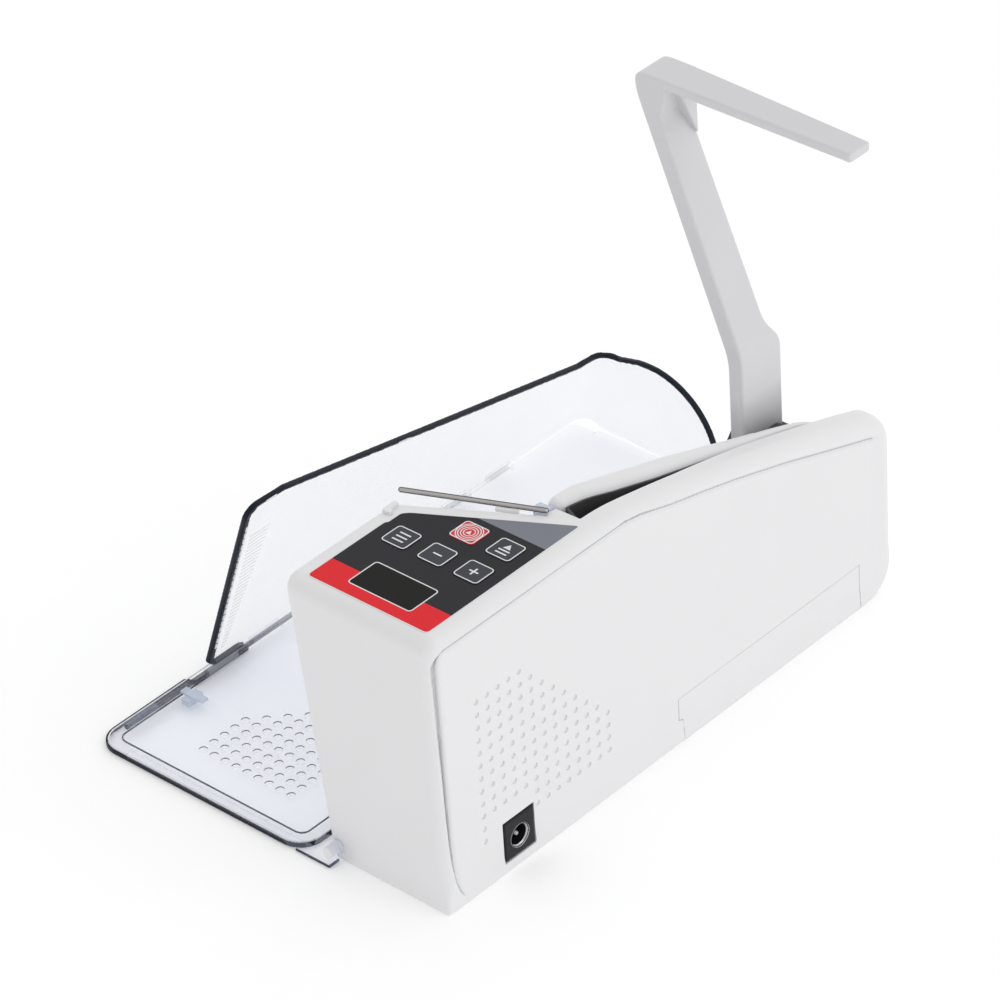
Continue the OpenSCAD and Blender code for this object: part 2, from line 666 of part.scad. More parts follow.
module pinch_shaft() color([0.75, 0.75, 0.77]) from_corner() idle_shaft(pinch_yz);
module pinch_rollers() color([0.25, 0.25, 0.25]) from_corner()
    roller_row(roller_xs, 10, pinch_yz, pinch_r, 1.5 + run_gap);
module retard_shaft() color([0.75, 0.75, 0.77]) from_corner() idle_shaft(retard_yz);
module retard_rollers() color([0.55, 0.3, 0.25]) from_corner()
    roller_row([93, 119, 145], 10, retard_yz, retard_r, 1.5 + run_gap);

// Side plate that carries the shafts.
module side_plate(x, outline) difference() {
    along_x(x, plate_t) polygon(outline);
    for (yz = [feed_yz, out_yz]) rod_x(x - 1, plate_t + 2, yz, shaft_r + 1.52);
    for (yz = [pinch_yz, retard_yz]) rod_x(x - 1, plate_t + 2, yz, 1.52);
}

// Lower edge of both side plates, which steps down round the outfeed shaft.
plate_foot = [[4, 18], [33, 18], [33.4, 10], [46.6, 10], [48.6, 34]];

module left_side_plate() color([0.6, 0.61, 0.63]) from_corner()
    side_plate(plate_x0, concat(plate_foot, [[30, 57.6], [4, 57.6]]));
module right_side_plate() color([0.6, 0.61, 0.63]) from_corner()
    side_plate(plate_x1, concat(plate_foot, [[44, 39], [34, 46.2], [29.6, 51], [4, 51]]));

module shaft_bushes() color([0.75, 0.6, 0.35]) from_corner()
    for (x = [plate_x0, plate_x1], yz = [feed_yz, out_yz])
        roller_row([x], plate_t, yz, shaft_r + 1.5, shaft_r + run_gap);

module note_sensor() color([0.1, 0.4, 0.2]) from_corner() {
    block(168, 182, 33, 36, 38.4, 40);
    block(173, 177, 33, 36, 35, 38.4);
    block(168, 182, 16, 28.8, 18.8, 20.2);
    block(173, 177, 24, 28, 20.2, 22);
}

module uv_sensor() color([0.25, 0.15, 0.5]) from_corner() {
    block(160, 190, 5, 6.6, 30, 42);
    for (x = [165, 175, 185]) rod_y(6.6, 5, [x, 36], 2.2);
}

// ---- power ---------------------------------------------------------------

cell_r = 7;
cell_l = 50;
cell_ys = [9.2, 24.2];
cell_z = 9.4;

module battery_holder() color([0.12, 0.12, 0.12]) from_corner() difference() {
    block(114.6, 206.8, 2.4, 32.4, 10.2, 14);
    for (y = cell_ys) rod_x(115.8, 89.8, [y, cell_z], cell_r + 0.15);
}

module aa_cells() color([0.25, 0.4, 0.3]) from_corner() for (y = cell_ys) {
    rod_x(117.4, 42, [y, cell_z], cell_r);
    rod_x(159.4, 1.2, [y, cell_z], 2.6);
    rod_x(161, 42, [y, cell_z], cell_r);
    rod_x(203, 1.2, [y, cell_z], 2.6);
}

module battery_contacts() color([0.8, 0.8, 0.78]) from_corner() {
    block(116, 116.5, cell_ys[0], cell_ys[1], 5, 8);
    for (y = cell_ys) {
        block(116, 116.5, y - 4.4, y + 4.4, 5, 13.4);
        block(205, 205.4, y - 4.4, y + 4.4, 5, 13.4);
    }
}

module case_screws() color([0.6, 0.6, 0.62]) from_corner() for (p = screw_places) difference() {
    union() {
        translate([p[0], p[1], 0.3]) cylinder(h = 0.98, r = 2.2);
        translate([p[0], p[1], 1]) cylinder(h = 8, r = 1.2);
    }
    // cross recess
    block(p[0] - 1.2, p[0] + 1.2, p[1] - 0.3, p[1] + 0.3, 0, 0.8);
    block(p[0] - 0.3, p[0] + 0.3, p[1] - 1.2, p[1] + 1.2, 0, 0.8);
}

module foot_pads() color([0.2, 0.2, 0.2]) from_corner()
    for (p = foot_places) translate([p[0], p[1], 0]) cylinder(h = 0.96, r = 4);

rear_shell();
front_shell();
bottom_cover();
battery_door();
control_overlay();
display_window();
display_module();
start_key();
batch_key();
add_key();
plus_key();
minus_key();
key_board();
main_board();
buzzer();
dc_jack();
hopper_liner();
guide_wire();
wire_holder();
lid_catch();
note_arm();
arm_bracket();
arm_pin();
tray();
tray_pins();
tray_clip();
cover();
cover_pin();
motor();
motor_bracket();
motor_pinion();
feed_gear();
feed_shaft();
feed_rollers();
outfeed_gear();
outfeed_shaft();
outfeed_rollers();
encoder_disc();
pinch_shaft();
pinch_rollers();
retard_shaft();
retard_rollers();
left_side_plate();
right_side_plate();
shaft_bushes();
note_sensor();
uv_sensor();
battery_holder();
aa_cells();
battery_contacts();
case_screws();
foot_pads();
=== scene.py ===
"""Looks of a portable banknote counter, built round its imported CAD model."""
import functools
import json
import math

import bmesh
import bpy
import numpy as np
from mathutils import Matrix, Vector


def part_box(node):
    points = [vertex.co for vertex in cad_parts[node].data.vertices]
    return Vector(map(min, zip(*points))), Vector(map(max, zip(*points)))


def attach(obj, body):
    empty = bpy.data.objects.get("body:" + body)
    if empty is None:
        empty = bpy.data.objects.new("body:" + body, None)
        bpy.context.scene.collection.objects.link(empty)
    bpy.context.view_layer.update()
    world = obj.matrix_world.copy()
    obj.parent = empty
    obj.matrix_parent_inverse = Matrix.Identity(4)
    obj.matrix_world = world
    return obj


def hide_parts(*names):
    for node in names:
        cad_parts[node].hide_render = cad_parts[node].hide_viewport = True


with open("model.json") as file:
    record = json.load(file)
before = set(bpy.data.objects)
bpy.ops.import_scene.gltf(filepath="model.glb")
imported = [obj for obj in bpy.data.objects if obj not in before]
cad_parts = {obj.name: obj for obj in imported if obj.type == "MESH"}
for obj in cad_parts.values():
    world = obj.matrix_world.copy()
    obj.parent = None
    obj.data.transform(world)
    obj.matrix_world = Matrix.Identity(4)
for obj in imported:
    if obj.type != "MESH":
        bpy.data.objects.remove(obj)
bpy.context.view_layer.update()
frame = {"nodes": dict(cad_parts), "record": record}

MM = 0.001
TILE = 6.0
NODES = frame["nodes"]
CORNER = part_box("rear_shell")[0]


def mm_box(node):
    """Lowest and highest corner of a node, in millimetres from the rear corner of the body."""
    lo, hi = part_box(node)
    return [(p - CORNER) / MM for p in (lo, hi)]


def place(x, y, z):
    """A point given in millimetres from the rear corner of the body, in the frame's metres."""
    return CORNER + Vector((x, y, z)) * MM


# Driving sizes of the body, in millimetres
BODY_L = mm_box("rear_shell")[1].x
DECK_Z = mm_box("rear_shell")[1].z
BODY_D = 52.0
END_H = 69.5
SLOPE_X = 90.0
BULGE = 2.4
WALL = 2.2
DIAG_X = 85.2
DIAG_RUN = 0.5727
BOX_LEAN = 0.109

# ---- node materials


MATERIALS = {}


def new_material(name):
    material = bpy.data.materials.new(name)
    material.use_nodes = True
    MATERIALS[name] = material
    return material.node_tree, material.node_tree.nodes["Principled BSDF"]


def drive(node, socket, value):
    """Feeds an input from another node's output, or sets it to a plain value."""
    if isinstance(value, bpy.types.NodeSocket):
        node.id_data.links.new(value, node.inputs[socket])
    else:
        node.inputs[socket].default_value = value


def add(tree, kind, **values):
    node = tree.nodes.new(kind)
    for key, value in values.items():
        if hasattr(node, key):
            setattr(node, key, value)
        else:
            drive(node, key.replace("_", " "), value)
    return node


def object_axis(tree, letter):
    coords = add(tree, "ShaderNodeTexCoord")
    axes = add(tree, "ShaderNodeSeparateXYZ")
    drive(axes, "Vector", coords.outputs["Object"])
    return axes.outputs[letter]


def noise(tree, scale, detail=3.0, stretch=(1, 1, 1)):
    """Noise in object space; stretch gives the relative frequency along each axis."""
    coords = add(tree, "ShaderNodeTexCoord")
    mapping = add(tree, "ShaderNodeMapping", Scale=stretch)
    drive(mapping, "Vector", coords.outputs["Object"])
    texture = add(tree, "ShaderNodeTexNoise", Scale=scale, Detail=detail, Roughness=0.55)
    drive(texture, "Vector", mapping.outputs["Vector"])
    return texture.outputs["Fac"]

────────

**Task description**.
Everything from the line that contains "rear_shell();" to the line that contains "record = json.load(file)" must be transcribed exactly, both end lines included.

**Task response**.
rear_shell();
front_shell();
bottom_cover();
battery_door();
control_overlay();
display_window();
display_module();
start_key();
batch_key();
add_key();
plus_key();
minus_key();
key_board();
main_board();
buzzer();
dc_jack();
hopper_liner();
guide_wire();
wire_holder();
lid_catch();
note_arm();
arm_bracket();
arm_pin();
tray();
tray_pins();
tray_clip();
cover();
cover_pin();
motor();
motor_bracket();
motor_pinion();
feed_gear();
feed_shaft();
feed_rollers();
outfeed_gear();
outfeed_shaft();
outfeed_rollers();
encoder_disc();
pinch_shaft();
pinch_rollers();
retard_shaft();
retard_rollers();
left_side_plate();
right_side_plate();
shaft_bushes();
note_sensor();
uv_sensor();
battery_holder();
aa_cells();
battery_contacts();
case_screws();
foot_pads();
=== scene.py ===
"""Looks of a portable banknote counter, built round its imported CAD model."""
import functools
import json
import math

import bmesh
import bpy
import numpy as np
from mathutils import Matrix, Vector


def part_box(node):
    points = [vertex.co for vertex in cad_parts[node].data.vertices]
    return Vector(map(min, zip(*points))), Vector(map(max, zip(*points)))


def attach(obj, body):
    empty = bpy.data.objects.get("body:" + body)
    if empty is None:
        empty = bpy.data.objects.new("body:" + body, None)
        bpy.context.scene.collection.objects.link(empty)
    bpy.context.view_layer.update()
    world = obj.matrix_world.copy()
    obj.parent = empty
    obj.matrix_parent_inverse = Matrix.Identity(4)
    obj.matrix_world = world
    return obj


def hide_parts(*names):
    for node in names:
        cad_parts[node].hide_render = cad_parts[node].hide_viewport = True


with open("model.json") as file:
    record = json.load(file)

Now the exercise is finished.